As far as sealing up the cave, I’m opposed to that too. But I think the idea the government should somehow protect us from things we want to do that create danger only for ourselves is a silly and unsupportable notion, whether it’s seatbelts, helmets or spelunking.
And I can still see it as a pointless destruction of the landscape and the cave’s ecosystem while arbitrarily limiting our liberties incrementally.
It has nothing to do with what the state has the ‘right’ to do. They have the power to do it and if they want to do it they will. But I can still think it’s silly nanny-state bullshit that harms the environment for no good reason.
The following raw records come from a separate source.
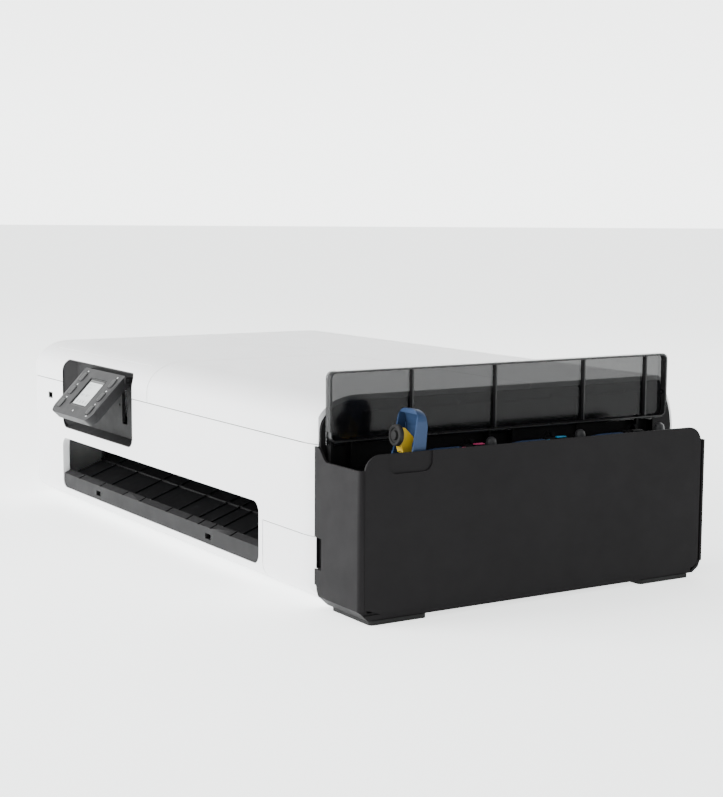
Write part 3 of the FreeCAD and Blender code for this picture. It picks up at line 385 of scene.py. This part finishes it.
def turned_shape(profile, lay, count=40):
    """A round solid from (radius, level) points; lay turns (u, v, level) into a place."""
    points, faces = [], []
    for radius, level in profile:
        points += [lay(radius * math.cos(2 * math.pi * i / count),
                       radius * math.sin(2 * math.pi * i / count), level) for i in range(count)]
    for ring in range(len(profile) - 1):
        a, b = ring * count, (ring + 1) * count
        faces += [(a + i, a + (i + 1) % count, b + (i + 1) % count, b + i) for i in range(count)]
    faces += [tuple(range(count))[::-1], tuple(range(len(points) - count, len(points)))]
    return points, faces


def upright(u, v, level):
    """Lay an outline on a plane that faces the front; level is the depth behind the front face."""
    return (u * MM, FRONT + level * MM, v * MM)


def sideways(u, v, level):
    """Lay a (depth, height) outline on a plane that faces right; level is along X."""
    return (level * MM, FRONT + u * MM, v * MM)


def flat(u, v, level):
    """Lay an (X, depth) outline on a level plane."""
    return (u * MM, FRONT + v * MM, level * MM)


def standing(x, depth):
    """Lay a round shape upright about a point on a level plane."""
    def lay(u, v, level):
        return ((x + u) * MM, FRONT + (depth + v) * MM, level * MM)
    return lay


def swung(pivot, degrees):
    """A turn about an axis along X through a (depth, height) point, in millimetres."""
    place = Vector((0.0, FRONT + pivot[0] * MM, pivot[1] * MM))
    turn = Matrix.Rotation(math.radians(degrees), 4, "X")
    return Matrix.Translation(place) @ turn @ Matrix.Translation(-place)


def millimetres(node):
    """A CAD node's (low, high) in X, depth behind the front face and height, in millimetres."""
    low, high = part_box(node)
    return ((low.x / MM, high.x / MM), ((low.y - FRONT) / MM, (high.y - FRONT) / MM),
            (low.z / MM, high.z / MM))


def joint_of(name):
    """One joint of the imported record."""
    return next(j for j in frame["joints"] if j["name"] == name)


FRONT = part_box("front_panel")[0].y


# ---- CAD nodes ----
COLOURS = ("yellow", "magenta", "cyan", "black")
SOFT_EDGE = {"panel_back": 0.8, "panel_housing": 0.8, "output_lip": 0.6, "ink_housing": 0.5,
             "tank_deck": 0.3, "ink_cover": 0.5, "exit_guides": 0.3}
SOFT_EDGE.update({"button_" + key: 0.5 for key in ("home", "up", "down", "stop", "ok", "menu")})
SOFT_EDGE.update({"ink_lever_" + colour: 0.8 for colour in COLOURS})


def dress_nodes():
    """Gives each CAD node its paint by its slot, and a small radius on the named ones' edges."""
    for name, node in NODES.items():
        slot = node.data.materials[0].name.split(".")[0]
        node.material_slots[0].link = "OBJECT"
        node.material_slots[0].material = PAINTS[slot]
        if name in SOFT_EDGE:
            weld = node.modifiers.new("weld", "WELD")
            weld.merge_threshold = 1e-6
            soften(node, SOFT_EDGE[name] * MM)


# ---- control panel ----
PANEL_PIVOT = (5.0, 207.0)
KEY_COLUMNS = (-262.5, -157.0)
KEY_HEIGHTS = (193.68, 169.08, 145.22)
KEY_SIZE = (13.0, 15.0)
KEY_ROUND = 4.5
WINDOW_X = (-234.4, -181.0)
WINDOW_Z = (148.7, 193.4)
PICTURE_X = (-228.6, -181.6)
PICTURE_Z = (149.6, 188.6)
GLASS_LAP = 1.8
BORDER_LAP = 0.6
INK_LEVELS = (5.4, 4.2, 4.8, 3.2)
GAUGE_START = -221.5
GAUGE_STEP = 10.6
KEY_GAP = (0.3, 1.0)
CAP_INSETS = (1.0, 2.0, 4.2)
CAP_LEVELS = (-0.95, -1.25, -1.0)


def panel_turn():
    """The control panel's rest tilt."""
    return swung(PANEL_PIVOT, -joint_of("control_panel_tilt")["range_deg"][1])


def panel_mark(name, shapes, paint="icon_white", low=-0.12, high=0.05):
    """Printed marks on the control panel's face, one piece."""
    made = joined(*[slab(outline, low, high, upright) for outline in shapes])
    return piece(name, made, paint, "control_panel", panel_turn())


def widened(across, up, lap, radius, steps=6):
    """A rounded outline a lap larger all round than a rectangle."""
    return rounded_outline((across[0] - lap, across[1] + lap), (up[0] - lap, up[1] + lap), radius, steps)


def bar(x, z, width, height):
    """A short rounded bar centred on a point."""
    radius = min(width, height) * 0.45
    return rounded_outline((x - width / 2, x + width / 2), (z - height / 2, z + height / 2), radius, 3)


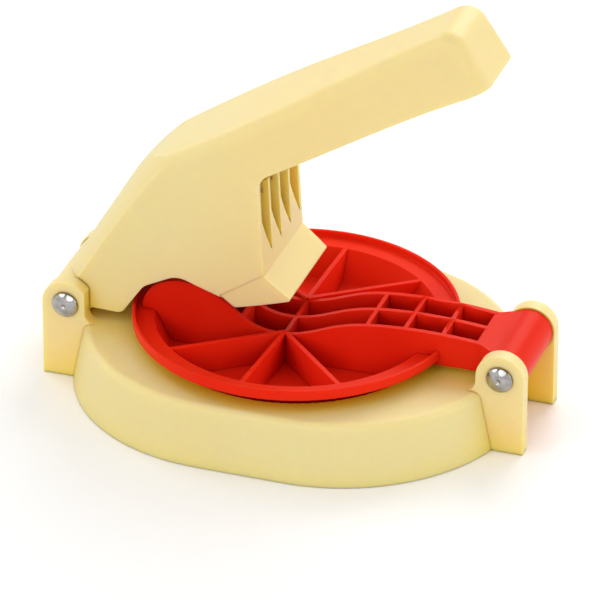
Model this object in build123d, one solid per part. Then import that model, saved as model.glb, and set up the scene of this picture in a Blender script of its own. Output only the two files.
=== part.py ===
from build123d import *
import os
from math import cos, radians

os.makedirs("parts", exist_ok=True)

# Frame: the ground is z = 0, +X runs from the handle's hinge to the plate's hinge,
# -Y is the side seen in the photograph, and the origin is the middle of the base.
# Side outlines are pairs (x, height above the deck), the deck being the top of the base.

# Base
base_length = 193.0
base_width = 155.0
base_height = 26.5
base_draft = 11.3
base_wall = 2.8
base_edge_round = 3.5
base_rib = 2.2
base_rib_x = 34.0
base_rib_y = 27.0
base_rib_lift = 8.0

# Well in the deck, in which the plate presses the dough
well_depth = 9.1
well_gap = 1.5
well_edge_round = 1.0

# The two clevises that stand at the ends of the base
hinge_inset = 1.1
hinge_rise = 8.0
ear_radius = 10.4
ear_thickness = 6.0
ear_outer_y = 24.8
ear_flank = 8.4
ear_foot_round = 5.0
barrel_radius = 9.6
barrel_gap = 0.3
pocket_gap = 0.9

# Steel pins with domed push-on caps
pin_radius = 3.0
pin_overrun = 1.4
pin_chamfer = 0.3
pin_running_fit = 0.06
cap_radius = 5.6
cap_rim = 0.9
cap_height = 2.7

# Pressing plate: a deep bowl with a flat ring and a thin lip round it
plate_x = -1.3
plate_radius = 68.9
press_gap = 1.1
bowl_skin = 2.0
bowl_floor_radius = 52.6
bowl_mouth_radius = 59.5
bowl_floor_round = 3.0
ring_rise = 7.5
ring_skin = 1.6
lip_rise = 2.8
lip_thickness = 1.5
rim_round = 0.5

# Its ribs
rib_thickness = 2.2
rib_half_spread = 16.0
gusset_thickness = 2.0
gusset_drop = 0.1
cross_thickness = 1.8
cross_x = -20.0
near_gusset_angles = (-44, -94, -144)
far_gusset_angles = (36, 88, 144)

# Its arm
arm_half_spread = 14.0
arm_cell = 16.4
arm_cells = 3
arm_under = 3.5
arm_root_x = 62.0
arm_end_inset = 11.9
arm_flare_inset = 4.9

# Handle
handle_wall = 2.6
handle_hinge_half = 18.5
handle_flank_half = 22.6
handle_nose_half = 25.2
handle_waist_half = 17.2
handle_knob_half = 18.4
handle_edge_round = 6.0
handle_rib = 1.8
handle_rib_pitch = 11.8
back_crown = 30.0
nose_step = 0.5
reach = 250.0

hinge_x = base_length / 2 - hinge_inset
hinge_z = base_height + hinge_rise
ear_inner_y = ear_outer_y - ear_thickness
barrel_half = ear_inner_y - barrel_gap
hinges = (-hinge_x, hinge_x)
arm_end_x = hinge_x - arm_end_inset


def save(shape, name):
    solids = shape.solids()
    if len(solids) != 1:
        raise ValueError(f"{name} has {len(solids)} solids")
    print(name, round(shape.volume), shape.is_valid)
    export_step(solids[0], f"parts/{name}.step")


def rod(x, radius, half):
    """Round bar on one of the hinge axes."""
    return Pos(x, 0, hinge_z) * Rot(90, 0, 0) * Cylinder(radius, 2 * half)


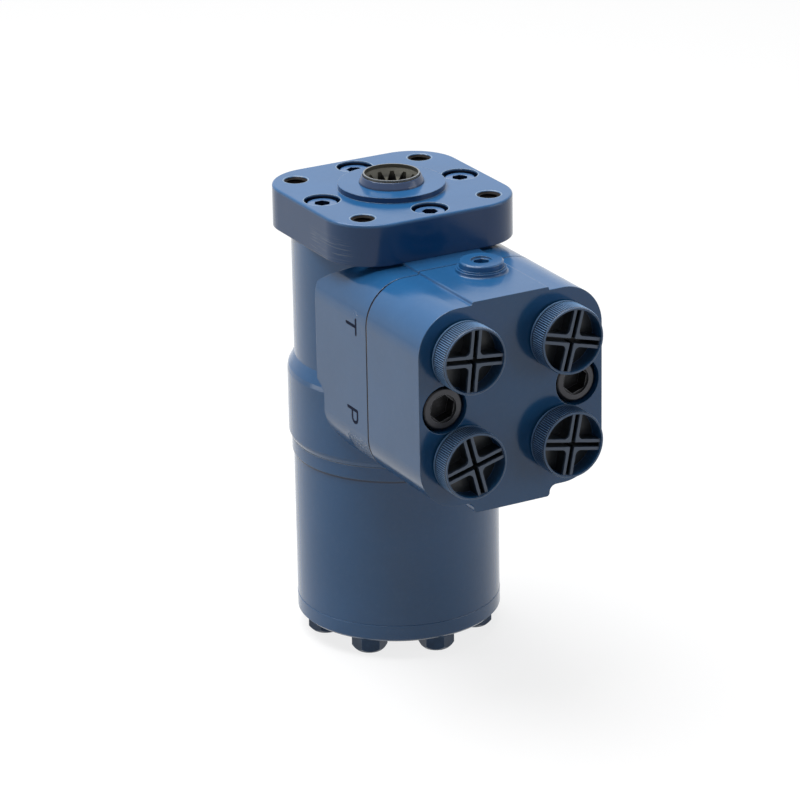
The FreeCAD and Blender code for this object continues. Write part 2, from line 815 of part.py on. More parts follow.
plate = new_body("distributor_plate")
groove_in = "set_cord_middle - set_cord * 0.65"
groove_out = "set_cord_middle + set_cord * 0.65"
turned(plate, [
    ("plate_bore / 2", "-housing_end"),
    (groove_in, "-housing_end"),
    (groove_in, "-housing_end - set_cord - cord_play"),
    (groove_out, "-housing_end - set_cord - cord_play"),
    (groove_out, "-housing_end"),
    ("plate / 2", "-housing_end"),
    ("plate / 2", "-plate_end"),
    (groove_out, "-plate_end"),
    (groove_out, "-plate_end + set_cord + cord_play"),
    (groove_in, "-plate_end + set_cord + cord_play"),
    (groove_in, "-plate_end"),
    ("plate_bore / 2", "-plate_end"),
])
hole = sketch(plate, "XY_Plane", "-housing_end")
circle(hole, "0", "-bolt_circle", "(screw + screw_play) / 2")
hole = pocket(plate, hole, "plate_end - housing_end")
slot = sketch(plate, "XY_Plane", "-housing_end")
box(slot, "feed_slot / 2", "feed_slot_in", "feed_slot_out")
slot = pocket(plate, slot, "plate_end - housing_end")
ring_of(plate, [hole, slot], BOLTS)

# Gear ring: seven round lobes around the rotor, a bolt through each

ring = new_body("gear_ring")
lobe = sketch(ring, "XY_Plane", "-set_end")
circle(lobe, "0", "-lobe_circle", "lobe")
lobe = pad(ring, lobe, "set_end - plate_end")
ring_of(ring, [lobe], BOLTS)
root = "lobe_circle - lobe + 2 * throw + rotor_gap"
wall = sketch(ring, "XY_Plane", "-set_end")
circle(wall, "0", "0", root)
circle(wall, "0", "0", "set_outside")
pad(ring, wall, "set_end - plate_end")
trim = sketch(ring, "XY_Plane", "-plate_end + 1")
circle(trim, "0", "0", "set_outside / 2")
circle(trim, "0", "0", "set_outside * 2")
pocket(ring, trim, "set_end - plate_end + 2")
hole = sketch(ring, "XY_Plane", "-plate_end")
circle(hole, "0", "-bolt_circle", "(screw + screw_play) / 2")
hole = pocket(ring, hole, "set_end - plate_end")
ring_of(ring, [hole], BOLTS)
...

The problem is that this created danger for the rescue personnel, too.
I agree only to a point. The state also has to gauge their own risk/liability here. If people die in a public/state cave or park, then the state is opening themselves up for potential lawsuits, no matter how the individuals have gone about getting themselves into danger.
If the state seals the cave up, it takes away some of their risk. You may not agree with it, but I can definitely see why the state might want to do it.
From this map (warning - PDF) it looks like it wouldn’t be hard to seal off only the half of the cave with the body in it (Bob’s Push is the area where the body is, I think). The cave splits in two directions right at the entrance.
I figured they were sealing up the cave out of concern that the body may be disturbed, not to protect the public. It’s a tomb now, so they don’t want people climbing around in it. As for the cave being dangerous - I don’t know what they’ve been doing to try to free him to this point, but is it possible that the attempted rescue operation has caused damage to the cave that might make it unstable?